NEW YORK (AP) — When Paul Giamatti made “Sideways” with Alexander Payne, he stayed in a little house in the middle of a large vineyard. At the end of a day of shooting, he would drive home in darkness, with the California hills around him.

Giamatti was then a respected character actor, but this was one of his first times as the lead. And he couldn’t believe it.

“I remember Alexander saying, ‘You two guys are going to do it,’” recalls Giamatti of himself and Thomas Hayden Church. “And we were like, ‘Seriously?’”

In the years since, Giamatti, 56, has remained a leading man, albeit an unlikely one. His ability to carry a movie is now, well, kind of obvious. That goes for indie gems like “Private Life” and “Win Win” or acclaimed series like “John Adams” and “Billions.”

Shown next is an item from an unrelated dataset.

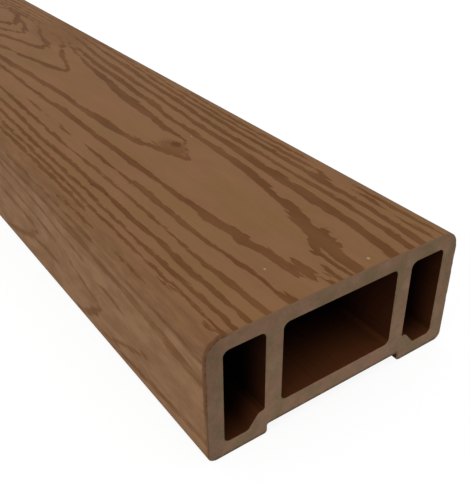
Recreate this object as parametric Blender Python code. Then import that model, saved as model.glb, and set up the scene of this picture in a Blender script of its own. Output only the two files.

But two decades later, “Sideways” remains lodged in Giamatti’s memory. “I remember every second of making it,” he said on a recent afternoon in Manhattan. Wide as his travels have been since – “Hamlet” at Yale, Jerry Heller in “Straight Outta Compton,” seven years on “Billions” — he’s not experienced anything quite like the natural, ensemble feel of “Sideways.” Until, that is, he reteamed with Payne for “The Holdovers.”

“I’ve never done anything like it again,” says Giamatti, “except this is the closest thing to it.”

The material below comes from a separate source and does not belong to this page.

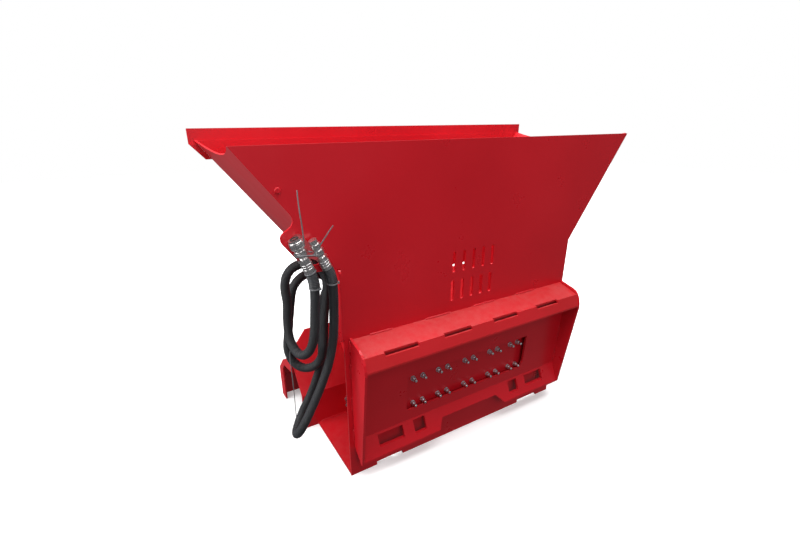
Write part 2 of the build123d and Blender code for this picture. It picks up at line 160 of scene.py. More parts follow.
def paint(name, base, deep, pale, rough=0.30, worn=0.0, dust=0.10):
    """Powder coat: orange peel, soft cloudiness, fine dust on upward faces, small chips."""
    mt, nt, b = new_mat(name)
    P = position(nt)
    cloud = tex_noise(nt, P, 2.2, 2, 0.4)
    c = ramp(nt, cloud, [(0.25, deep), (0.55, base), (0.85, pale)])
    streak = tex_noise(nt, stretched(nt, P, 6, 6, 0.7), 5.0, 4, 0.6)
    c = mixc(nt, math_n(nt, "MULTIPLY", ramp(nt, streak, [(0.52, (0, 0, 0)), (0.80, (1, 1, 1))]), 0.08), c, (*pale, 1))
    geo = node(nt, "ShaderNodeNewGeometry")
    sep = node(nt, "ShaderNodeSeparateXYZ")
    nt.links.new(geo.outputs["Normal"], sep.inputs[0])
    upf = ramp(nt, sep.outputs["Z"], [(0.25, (0, 0, 0)), (0.95, (1, 1, 1))])
    fine = tex_noise(nt, P, 38.0, 6, 0.7)
    dustf = math_n(nt, "MULTIPLY", math_n(nt, "MULTIPLY", upf, ramp(nt, fine, [(0.38, (0, 0, 0)), (0.7, (1, 1, 1))])), dust, True)
    c = mixc(nt, dustf, c, (0.42, 0.30, 0.26, 1))
    chips = ramp(nt, tex_noise(nt, P, 120.0, 3, 0.5), [(0.80 - worn, (0, 0, 0)), (0.81 - worn, (1, 1, 1))])
    c = mixc(nt, math_n(nt, "MULTIPLY", chips, 0.35 if worn > 0 else 0.0), c, (deep[0] * 0.35, deep[1] * 0.6, deep[2] * 0.6, 1))
    nt.links.new(c, b.inputs["Base Color"])
    r = node(nt, "ShaderNodeMapRange")
    r.inputs[3].default_value = rough - 0.06
    r.inputs[4].default_value = rough + 0.12
    nt.links.new(tex_noise(nt, P, 7.0, 5, 0.6), r.inputs[0])
    r2_ = math_n(nt, "ADD", r.outputs[0], math_n(nt, "MULTIPLY", dustf, 0.9), True)
    nt.links.new(r2_, b.inputs["Roughness"])
    b.inputs["Specular IOR Level"].default_value = 0.42
    peel = tex_noise(nt, P, 420.0, 2, 0.5)
    wave = tex_noise(nt, P, 3.0, 1, 0.4)
    bump(nt, b, [(peel, 0.00005, 0.10), (wave, 0.0015, 0.05)])
    return mt


def metal(name, base, rough=0.28, grain=(1, 1, 1), stain=(0.25, 0.24, 0.22), stain_amt=0.25, bump_s=0.25, metallic=1.0):
    mt, nt, b = new_mat(name)
    P = position(nt)
    g = tex_noise(nt, stretched(nt, P, *grain), 320.0, 3, 0.6)
    cl = tex_noise(nt, P, 60.0, 4, 0.6)
    c = ramp(nt, cl, [(0.3, tuple(x * 0.78 for x in base)), (0.6, base), (0.8, tuple(min(1, x * 1.12) for x in base))])
    c = mixc(nt, math_n(nt, "MULTIPLY", ramp(nt, tex_noise(nt, P, 130.0, 5, 0.7), [(0.55, (0, 0, 0)), (0.75, (1, 1, 1))]), stain_amt), c, (*stain, 1))
    nt.links.new(c, b.inputs["Base Color"])
    b.inputs["Metallic"].default_value = metallic
    r = node(nt, "ShaderNodeMapRange")
    r.inputs[3].default_value = max(0.08, rough - 0.1)
    r.inputs[4].default_value = rough + 0.18
    nt.links.new(g, r.inputs[0])
    nt.links.new(r.outputs[0], b.inputs["Roughness"])
    bump(nt, b, [(g, 0.00015, bump_s)])
    return mt


RED = paint("red_powder_coat", (0.56, 0.008, 0.016), (0.50, 0.006, 0.013), (0.60, 0.012, 0.022), 0.27, 0.0, 0.015)
RED_IN = paint("red_powder_coat_inside", (0.54, 0.008, 0.016), (0.46, 0.006, 0.012), (0.58, 0.014, 0.024), 0.31, 0.0, 0.05)
RED_LIP = paint("red_powder_coat_worn", (0.52, 0.012, 0.018), (0.44, 0.010, 0.013), (0.58, 0.030, 0.030), 0.32, 0.02, 0.10)
ROTOR = paint("rotor_coat", (0.48, 0.010, 0.018), (0.30, 0.006, 0.01), (0.55, 0.03, 0.03), 0.38, 0.06, 0.3)
BLACK = paint("motor_coat", (0.030, 0.031, 0.034), (0.018, 0.019, 0.021), (0.05, 0.05, 0.055), 0.36, 0.0, 0.2)
CAST = paint("cast_housing", (0.10, 0.11, 0.12), (0.06, 0.065, 0.07), (0.16, 0.17, 0.18), 0.5, 0.0, 0.2)
ZINC = metal("zinc_plate", (0.70, 0.73, 0.76), 0.26, (1, 1, 1), (0.40, 0.38, 0.30), 0.25)
KNIFE = metal("knife_steel", (0.34, 0.33, 0.33), 0.42, (1, 1, 0.2), (0.20, 0.12, 0.08), 0.45, 0.4)
GROUND = metal("ground_steel", (0.62, 0.62, 0.63), 0.22, (8, 1, 1), (0.3, 0.25, 0.2), 0.15)
NICKEL = metal("bright_fitting", (0.82, 0.80, 0.79), 0.24, (1, 1, 1), (0.45, 0.30, 0.26), 0.22, 0.15)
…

“The Holdovers,” playing in theaters and available digitally, marks the long-in-coming reunion of Giamatti and Payne. Just as in “Sideways,” their alchemy produces something wry and moving. The setting — a 1970s boarding school — has moved from California sunshine to snowy New England, and from pinot to whisky.

But a faint connection between to the two movies is there. Giamatti plays Paul Hunham, an irascible classics professor, widely disliked by his students, who’s forced to spend Christmas break with a handful of students. The movie, a broad comedy at first, peels away a tender humanistic drama around the trio of Hunham, a bright, less well-off student (Dominic Sessa) and the school’s grieving head cook (Da’Vine Joy Randolph).

For Giamatti, the bookends of “Sideways” and “The Holdovers” inevitably prompt reflection on the distance he’s traveled in the intervening decades.

“All the stuff in between, I mean the life changes, the professional stuff — it’s just insane. My whole life changed. I got divorced. Massive change,” Giamatti says. “I never talked to Alexander about this, but I thought there were similarities between the two characters. But it’s a guy 20 years on from the other guy. And probably there’s a lot of me 20 years on going into it.”

Hunham, like Giamatti’s struggling writer Miles Raymond of “Sideways,” is a prickly misanthrope stuck in a midlife stasis. In Giamatti’s hands, the dialogue of an erudite grouch sings. One example: “Christ on a crutch, what sort of fascist hash foundry are you running?”

“I kind of like this character better, for some reason,” Giamatti says. “He’s not as self-pitying. He’s got a little more zest. He, like, enjoys being the a–hole that he is.”

Payne and Giamatti have talked for years about making another movie, including a private-eye film (“It’d be so great,” says Giamatti) and a Western (“I’m like, I would do anything in a Western”). But it wasn’t until Payne got together with screenwriter David Hemingson with the idea of loosely adapting the 1935 French comedy “Merlusse” that they hit on the right project.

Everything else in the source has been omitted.